Trump has removed sanctions by executive order, but experts say Gulf states and western businesses are reluctant to make long-term financial commitments in Syria if Caesar sanctions, the most crippling regime, are not repealed fully by Congress.
Advocates in Washington hope the imagery of Sharaa in the Oval Office hits two people in particular, Republican Senator Lindsey Graham and Congressman Brian Mast.
“They are doing essentially all they can not to repeal the Caesar sanctions,” Mouaz Moustafa, head of the Syrian Emergency Task Force, told MEE.
Mast, who often wears an Israeli military uniform in Congress, told The Hill on Thursday that his opposition to repeal Caesar “should be obvious to anyone following the situation in Syria”.
Two US officials familiar with the matter said Mast and Graham are responding to a lobbying push by Israeli Prime Minister Benjamin Netanyahu’s advisor, Ron Dermer, to keep the sanctions on Syria.
“The Trump administration, at the highest levels, has been lobbying actively for Congress to repeal Caesar, but diehard pro-Israel lawmakers are against it,” Moustafa told MEE.

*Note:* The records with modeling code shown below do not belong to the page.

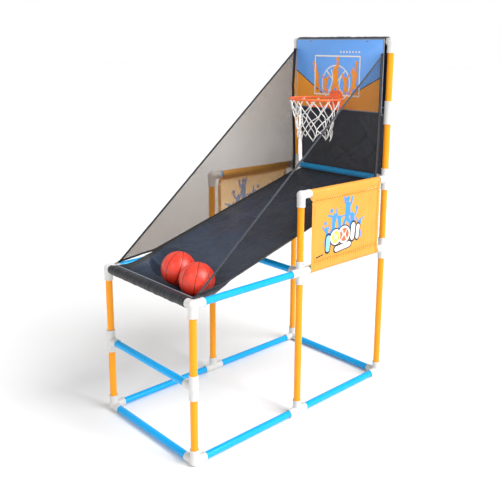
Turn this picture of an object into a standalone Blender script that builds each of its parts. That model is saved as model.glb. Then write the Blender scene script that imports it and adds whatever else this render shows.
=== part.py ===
"""Children's arcade basketball machine.

A push-fit tube frame carries a sewn cloth cover with a ball tray, ramp and back, two side nets, two side
panels, a backboard with a hoop, and two loose balls.
Metres, +Z up, +X to the player's right, -Y towards the player. The origin lies on the floor under the
centre of the frame.
"""
import math

import bmesh
import bpy
from mathutils import Matrix, Vector

# Frame: distances between tube axes
POST_X = 0.250
POST_Y = 0.483
FLOOR_Z = 0.0158
FRONT_RAIL_Z = 0.280
DECK_Z = 0.561
PANEL_Z = 0.846
COUPLER_Z = 1.110
TOP_Z = 1.3815

# Tubes and the sockets that hold them
TUBE_R = 0.0125
TUBE_WALL = 0.0016
SOCKET_R = 0.0155
SOCKET_REACH = 0.043
COUPLER_REACH = 0.045
TUBE_START = 0.0158
GAP = 0.0003
ARM_ROOT = 0.0100
CORE_HALF = 0.0158
CORE_BEVEL = 0.005
SOCKET_FLOOR = 0.0152
CUT_PAST = 0.010
MERGE_DISTANCE = 0.000002
SIDES_ROUND = 12

# Sewn cover
CLOTH = 0.002
SLEEVE_R = 0.0187
RAMP_HALF_WIDTH = 0.222
BACK_HALF_WIDTH = 0.226
SEAM_Y = -0.4625
SEAM_Z = 0.570
TRAY_REAR_Y = -0.320
TRAY_REAR_Z = 0.5905
POCKET_END_Y = -0.250
POCKET_DEPTH = 0.043
POCKET_TILT = 0.20

# Side nets and side panels
NET_X = 0.2325
NET_THICKNESS = 0.0016
NET_OUTLINE = [(-0.452, 0.580), (-0.320, 0.595), (0.458, 0.824), (0.458, 1.100), (0.456, 1.336)]
PANEL_FRONT_Y = 0.0465
PANEL_REAR_Y = 0.4365
PANEL_SLEEVE_R = 0.0140
PANEL_CLOTH = 0.0012

# Backboard
BOARD_HALF_WIDTH = 0.234
BOARD_FRONT_Y = 0.4597
BOARD_THICKNESS = 0.003
BOARD_BOTTOM_Z = 1.107
BOARD_TOP_Z = 1.392

# Hoop
RING_Y = 0.334
RING_Z = 1.155
RING_R = 0.1025
RING_WIRE_R = 0.0045
PLATE_THICKNESS = 0.004
PLATE_OUTLINE = [(0.023, 1.184), (0.032, 1.172), (0.034, 1.158), (0.034, 1.138), (0.028, 1.103)]
BRACE_ANGLE = 35.0
BRACE_Z = 1.117
NET_WALL = 0.0024
HOOP_NET_PROFILE = [(0.0985, 1.1500), (0.0915, 1.115), (0.0800, 1.070), (0.0690, 1.025), (0.0700, 0.990)]

# Balls
BALL_R = 0.060
BALL_WALL = 0.0022
VALVE_R = 0.0012
FRONT_BALL = (0.156, -0.392, 0.5985)
REAR_BALL = (0.028, -0.3735, 0.603)

AXES = {"X": Vector((1, 0, 0)), "Y": Vector((0, 1, 0)), "Z": Vector((0, 0, 1))}
SIDES = {"left": -1, "right": 1}


def clear_scene():
    for item in list(bpy.data.objects):
        bpy.data.objects.remove(item, do_unlink=True)


def finish(name, colour, roughness, metallic=0.0):
    """A Principled material."""
    material = bpy.data.materials.new(name)
    material.use_nodes = True
    shader = material.node_tree.nodes["Principled BSDF"]
    shader.inputs["Base Color"].default_value = (*colour, 1.0)
    shader.inputs["Roughness"].default_value = roughness
    shader.inputs["Metallic"].default_value = metallic
    return material


def mesh_object(name, mesh, material=None, location=(0, 0, 0)):
    part = bpy.data.objects.new(name, mesh)
    bpy.context.collection.objects.link(part)
    part.location = location
    if material:
        mesh.materials.clear()
        mesh.materials.append(material)
    return part


def mesh_from(name, work, smooth_below=None):
    """Turns a bmesh into a mesh, shaded smooth where its faces meet at less than the given angle."""
    bmesh.ops.recalc_face_normals(work, faces=work.faces)
    mesh = bpy.data.meshes.new(name)
    work.to_mesh(mesh)
    work.free()
    if smooth_below:
        mesh.shade_smooth()
        mesh.set_sharp_from_angle(angle=math.radians(smooth_below))
    return mesh


def turned_mesh(name, profile, sides, closed=True):
    """Turns a profile of (radius, z) about Z; a closed profile makes a ring, an open one ends on the axis."""
    work = bmesh.new()
    rings = []
    for radius, height in profile:
        if radius < 1e-7:
            rings.append([work.verts.new((0, 0, height))])
            continue
        ring = []
        for step in range(sides):
            angle = math.tau * (step + 0.5) / sides
            ring.append(work.verts.new((radius * math.cos(angle), radius * math.sin(angle), height)))
        rings.append(ring)
    pairs = list(zip(rings, rings[1:]))
    if closed:
        pairs.append((rings[-1], rings[0]))
    for low, high in pairs:
        if len(low) == len(high) == 1:
            continue
        for step in range(sides):
            after = (step + 1) % sides
            corners = [low[step % len(low)], low[after % len(low)], high[after % len(high)], high[step % len(high)]]
            unique = list(dict.fromkeys(corners))
            work.faces.new(unique)
    return mesh_from(name, work, smooth_below=35)


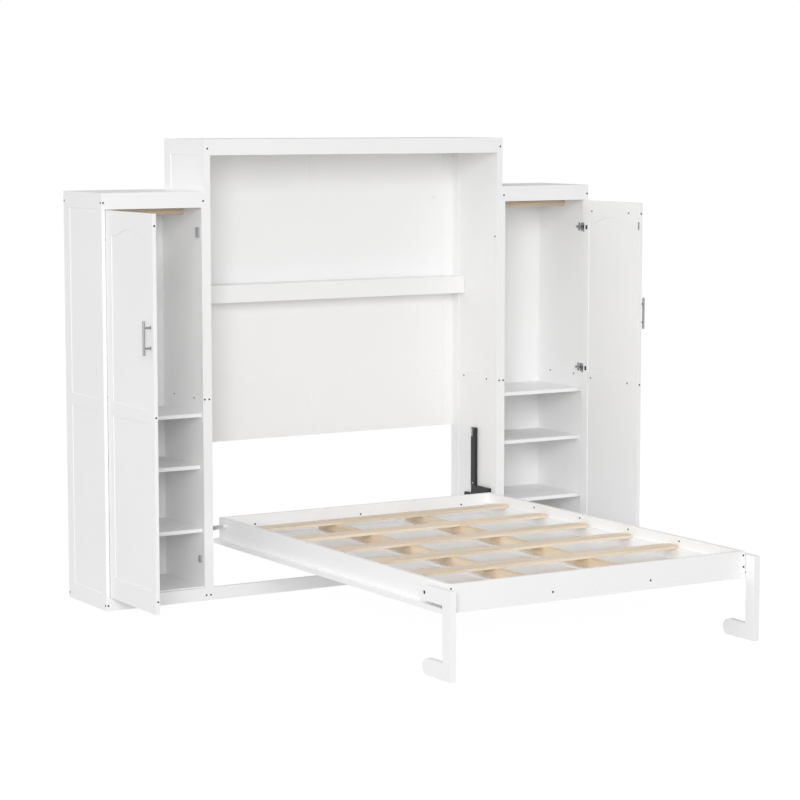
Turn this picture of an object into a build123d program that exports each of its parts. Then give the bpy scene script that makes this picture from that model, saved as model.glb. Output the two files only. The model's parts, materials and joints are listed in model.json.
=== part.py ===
"""Queen-size murphy wall bed: a tall centre cabinet, a wardrobe on each side, and a bed that
folds up into the centre.  The open bed lies wholly in front of the cabinet.

Frame: +X to the right, +Y towards the wall, +Z up.  The origin is on the floor, midway between
the two sides and midway between the feet of the open bed and the back of the cabinets.
Spans along Y are given from the front face of the cabinets and moved by `front`.
All sizes are in millimetres.
"""

import os
from math import atan2, degrees, hypot

from build123d import *

# ---- Mattress: everything about the bed follows from it --------------------------------------
mattress_width = 1524
mattress_length = 2032
mattress_play = 2

# ---- Centre cabinet --------------------------------------------------------------------------
depth = 432
centre_half = 850
centre_height = 2220
centre_side_thick = 30
board_thick = 18
top_rail_low = 2144
base_rail_height = 62
back_thick = 8
back_foot = 708
back_mid_rail = (970, 1030)
back_high_rail = (1881, 1941)
back_stile = 60
muntin_half = 34
back_panel_set_in = 2
back_panel_thick = 5
shelf_box_front = 307
shelf_box_span = (1412, 1499)
shelf_box_skin = 12

# ---- Wardrobes -------------------------------------------------------------------------------
wardrobe_width = 538
wardrobe_height = 1974
wardrobe_opening_top = 1897
wardrobe_floor_top = 68
floor_gap = 1
shelf_tops = (910, 656, 350)
shelf_fronts = (22, 42, 22)
cloth_rail_height = 1873
cloth_rail_depth = 200
cloth_rail_radius = 15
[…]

Although Congress is not in session, the House and Senate are working on an amendment to the 2026 Defence Act that some hope could be ready by the time of Sharaa’s visit.
Moustafa, whose group is spearheading the push to repeal Caesar, a law they originally helped author, said there needs to be a “clear-cut repeal” in order for Gulf states and western companies to have confidence in investing.
“If there is any hint of a snapback, no company is going to move into Syria. That is what Netanyahu wants and President Donald Trump is against,” Moustafa said.